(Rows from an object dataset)

────

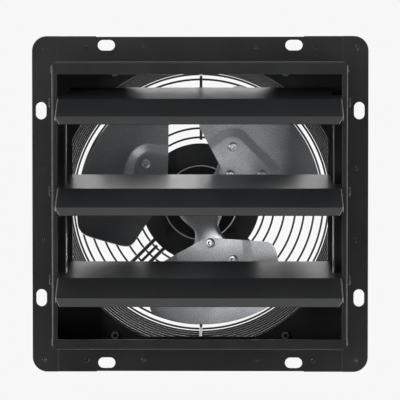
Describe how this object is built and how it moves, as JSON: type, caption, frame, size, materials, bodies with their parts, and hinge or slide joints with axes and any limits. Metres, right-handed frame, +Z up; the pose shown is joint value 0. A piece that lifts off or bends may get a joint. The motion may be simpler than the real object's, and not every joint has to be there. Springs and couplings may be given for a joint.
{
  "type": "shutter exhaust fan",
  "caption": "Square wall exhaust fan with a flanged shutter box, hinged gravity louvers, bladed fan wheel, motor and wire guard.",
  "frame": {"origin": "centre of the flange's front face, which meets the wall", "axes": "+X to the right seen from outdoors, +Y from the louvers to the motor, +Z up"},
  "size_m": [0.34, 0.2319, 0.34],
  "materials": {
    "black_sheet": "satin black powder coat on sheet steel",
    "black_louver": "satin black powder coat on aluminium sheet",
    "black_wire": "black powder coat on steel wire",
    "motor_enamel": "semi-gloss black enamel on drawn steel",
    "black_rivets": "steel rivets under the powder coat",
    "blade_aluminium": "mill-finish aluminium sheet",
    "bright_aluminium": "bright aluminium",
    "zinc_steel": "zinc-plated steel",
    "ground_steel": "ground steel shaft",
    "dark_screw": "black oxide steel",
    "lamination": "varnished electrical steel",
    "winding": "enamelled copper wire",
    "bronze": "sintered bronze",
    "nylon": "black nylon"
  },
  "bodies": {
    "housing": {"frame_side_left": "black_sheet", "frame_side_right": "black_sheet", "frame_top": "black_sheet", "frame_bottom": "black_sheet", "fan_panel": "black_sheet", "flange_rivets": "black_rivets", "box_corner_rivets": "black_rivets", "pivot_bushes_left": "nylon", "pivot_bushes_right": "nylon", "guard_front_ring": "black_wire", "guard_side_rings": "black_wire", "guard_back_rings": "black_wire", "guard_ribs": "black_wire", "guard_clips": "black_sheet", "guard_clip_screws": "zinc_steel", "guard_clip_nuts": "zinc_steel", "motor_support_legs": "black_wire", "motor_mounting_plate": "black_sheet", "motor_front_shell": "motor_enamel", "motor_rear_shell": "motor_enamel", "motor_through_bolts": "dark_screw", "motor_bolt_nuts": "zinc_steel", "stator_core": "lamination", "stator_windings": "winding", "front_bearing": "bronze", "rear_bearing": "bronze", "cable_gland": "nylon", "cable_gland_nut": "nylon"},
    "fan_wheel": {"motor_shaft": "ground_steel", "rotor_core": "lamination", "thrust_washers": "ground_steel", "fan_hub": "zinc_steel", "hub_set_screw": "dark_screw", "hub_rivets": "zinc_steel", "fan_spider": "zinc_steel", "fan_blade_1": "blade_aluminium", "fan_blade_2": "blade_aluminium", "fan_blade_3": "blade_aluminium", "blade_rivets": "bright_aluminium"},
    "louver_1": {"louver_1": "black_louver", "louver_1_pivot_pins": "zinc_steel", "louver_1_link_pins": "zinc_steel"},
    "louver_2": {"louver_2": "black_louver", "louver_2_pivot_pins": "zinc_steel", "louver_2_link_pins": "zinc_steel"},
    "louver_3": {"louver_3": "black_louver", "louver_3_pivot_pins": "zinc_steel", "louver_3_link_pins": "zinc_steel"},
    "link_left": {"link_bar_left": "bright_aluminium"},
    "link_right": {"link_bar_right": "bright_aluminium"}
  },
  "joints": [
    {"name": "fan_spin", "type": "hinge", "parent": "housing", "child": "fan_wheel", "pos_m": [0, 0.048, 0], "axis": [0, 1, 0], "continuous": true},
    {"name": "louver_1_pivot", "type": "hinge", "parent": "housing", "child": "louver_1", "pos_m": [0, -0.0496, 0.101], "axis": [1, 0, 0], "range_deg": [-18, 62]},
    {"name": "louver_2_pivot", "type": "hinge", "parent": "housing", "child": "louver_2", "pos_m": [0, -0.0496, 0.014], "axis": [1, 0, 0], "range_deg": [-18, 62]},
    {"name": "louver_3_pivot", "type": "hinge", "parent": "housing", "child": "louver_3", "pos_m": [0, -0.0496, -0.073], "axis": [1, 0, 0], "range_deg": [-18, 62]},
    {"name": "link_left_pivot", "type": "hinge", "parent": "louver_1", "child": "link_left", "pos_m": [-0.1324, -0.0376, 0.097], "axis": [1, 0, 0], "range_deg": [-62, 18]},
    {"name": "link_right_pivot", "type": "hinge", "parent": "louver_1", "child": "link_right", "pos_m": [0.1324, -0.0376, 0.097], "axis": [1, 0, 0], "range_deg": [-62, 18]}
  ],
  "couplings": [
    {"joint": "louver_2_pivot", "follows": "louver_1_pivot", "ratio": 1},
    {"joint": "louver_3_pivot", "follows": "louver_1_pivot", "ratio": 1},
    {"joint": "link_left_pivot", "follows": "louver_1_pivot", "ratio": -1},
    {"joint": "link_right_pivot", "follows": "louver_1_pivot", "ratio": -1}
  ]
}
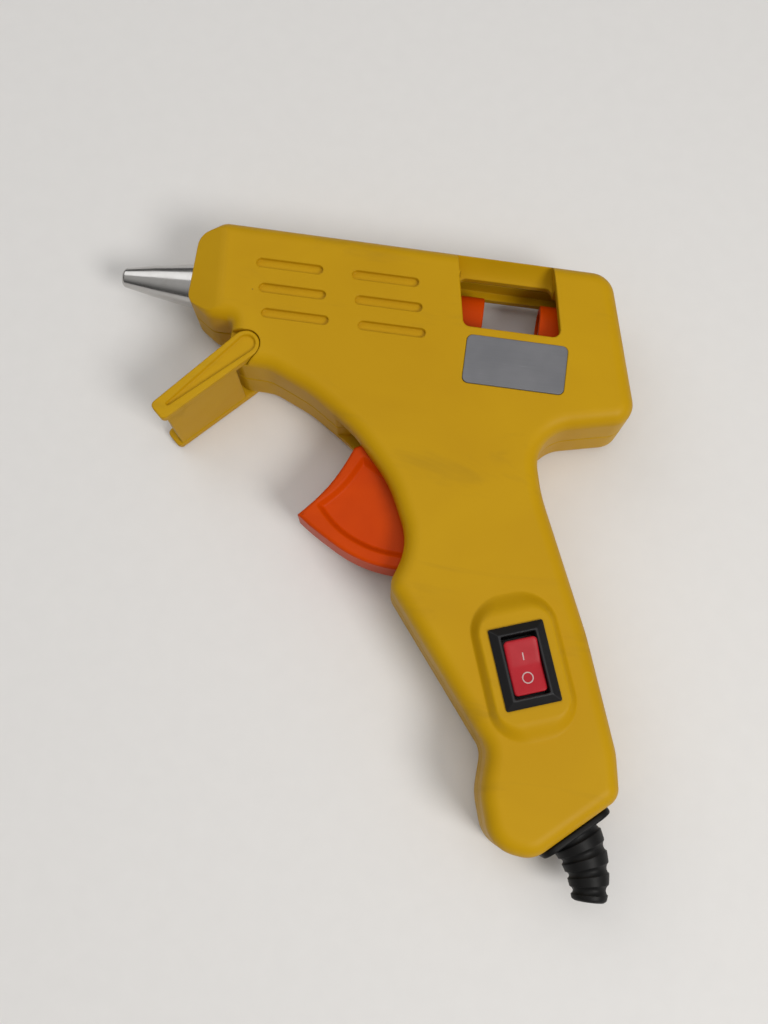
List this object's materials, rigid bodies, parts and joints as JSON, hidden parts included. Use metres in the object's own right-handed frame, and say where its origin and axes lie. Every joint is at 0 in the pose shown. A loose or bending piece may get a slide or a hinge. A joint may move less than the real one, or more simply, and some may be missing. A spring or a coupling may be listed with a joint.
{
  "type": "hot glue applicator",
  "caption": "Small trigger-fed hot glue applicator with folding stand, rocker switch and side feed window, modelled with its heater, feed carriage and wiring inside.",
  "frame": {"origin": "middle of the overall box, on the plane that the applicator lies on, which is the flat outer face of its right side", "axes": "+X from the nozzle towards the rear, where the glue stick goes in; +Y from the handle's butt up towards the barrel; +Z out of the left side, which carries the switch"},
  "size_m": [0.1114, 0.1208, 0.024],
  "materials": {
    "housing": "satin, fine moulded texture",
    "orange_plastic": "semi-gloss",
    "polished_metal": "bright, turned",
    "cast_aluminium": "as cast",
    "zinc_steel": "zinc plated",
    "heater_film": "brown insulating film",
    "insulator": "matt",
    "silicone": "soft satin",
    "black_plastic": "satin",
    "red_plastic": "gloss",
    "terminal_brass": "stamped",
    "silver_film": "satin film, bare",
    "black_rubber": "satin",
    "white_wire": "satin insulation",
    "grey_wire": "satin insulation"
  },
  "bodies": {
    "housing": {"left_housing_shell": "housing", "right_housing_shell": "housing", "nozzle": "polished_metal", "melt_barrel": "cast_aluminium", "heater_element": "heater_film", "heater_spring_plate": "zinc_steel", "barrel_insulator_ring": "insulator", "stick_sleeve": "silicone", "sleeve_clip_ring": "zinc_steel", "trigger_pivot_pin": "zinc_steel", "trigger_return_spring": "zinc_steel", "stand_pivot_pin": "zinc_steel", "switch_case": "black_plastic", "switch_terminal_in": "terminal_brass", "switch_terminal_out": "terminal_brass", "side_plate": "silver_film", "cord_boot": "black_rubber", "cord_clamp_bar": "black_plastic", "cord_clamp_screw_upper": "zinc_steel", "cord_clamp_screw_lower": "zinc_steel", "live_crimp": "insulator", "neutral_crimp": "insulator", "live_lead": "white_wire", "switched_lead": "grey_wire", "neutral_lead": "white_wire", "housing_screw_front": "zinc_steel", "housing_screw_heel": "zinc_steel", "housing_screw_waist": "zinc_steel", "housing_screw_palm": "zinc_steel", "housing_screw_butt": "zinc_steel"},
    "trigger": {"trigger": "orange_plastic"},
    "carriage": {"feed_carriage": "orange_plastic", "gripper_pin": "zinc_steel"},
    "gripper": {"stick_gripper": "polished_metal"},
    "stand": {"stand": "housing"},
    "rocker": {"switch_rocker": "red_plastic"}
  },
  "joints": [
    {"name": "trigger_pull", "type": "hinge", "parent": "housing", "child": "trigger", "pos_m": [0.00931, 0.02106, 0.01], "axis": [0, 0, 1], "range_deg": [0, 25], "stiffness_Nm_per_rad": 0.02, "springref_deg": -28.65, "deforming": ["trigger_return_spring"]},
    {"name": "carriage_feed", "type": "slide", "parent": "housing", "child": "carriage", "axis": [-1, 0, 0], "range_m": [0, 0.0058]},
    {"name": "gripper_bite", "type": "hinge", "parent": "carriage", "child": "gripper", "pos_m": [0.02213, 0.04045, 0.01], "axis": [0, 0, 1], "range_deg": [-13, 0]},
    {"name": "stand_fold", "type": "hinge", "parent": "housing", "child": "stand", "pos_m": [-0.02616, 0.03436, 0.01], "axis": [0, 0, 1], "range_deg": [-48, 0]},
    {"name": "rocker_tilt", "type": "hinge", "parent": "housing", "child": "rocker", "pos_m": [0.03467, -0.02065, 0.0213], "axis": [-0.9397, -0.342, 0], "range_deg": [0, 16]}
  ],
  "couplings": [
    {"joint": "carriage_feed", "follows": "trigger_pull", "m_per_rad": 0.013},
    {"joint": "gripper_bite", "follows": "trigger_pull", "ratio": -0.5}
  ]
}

────

Copy every single line of the material above that holds "pose".

Describe how this object is built and how it moves, as JSON: type, caption, frame, size, materials, bodies with their parts, and hinge or slide joints with axes and any limits. Metres, right-handed frame, +Z up; the pose shown is joint value 0. A piece that lifts off or bends may get a joint. The motion may be simpler than the real object's, and not every joint has to be there. Springs and couplings may be given for a joint.
List this object's materials, rigid bodies, parts and joints as JSON, hidden parts included. Use metres in the object's own right-handed frame, and say where its origin and axes lie. Every joint is at 0 in the pose shown. A loose or bending piece may get a slide or a hinge. A joint may move less than the real one, or more simply, and some may be missing. A spring or a coupling may be listed with a joint.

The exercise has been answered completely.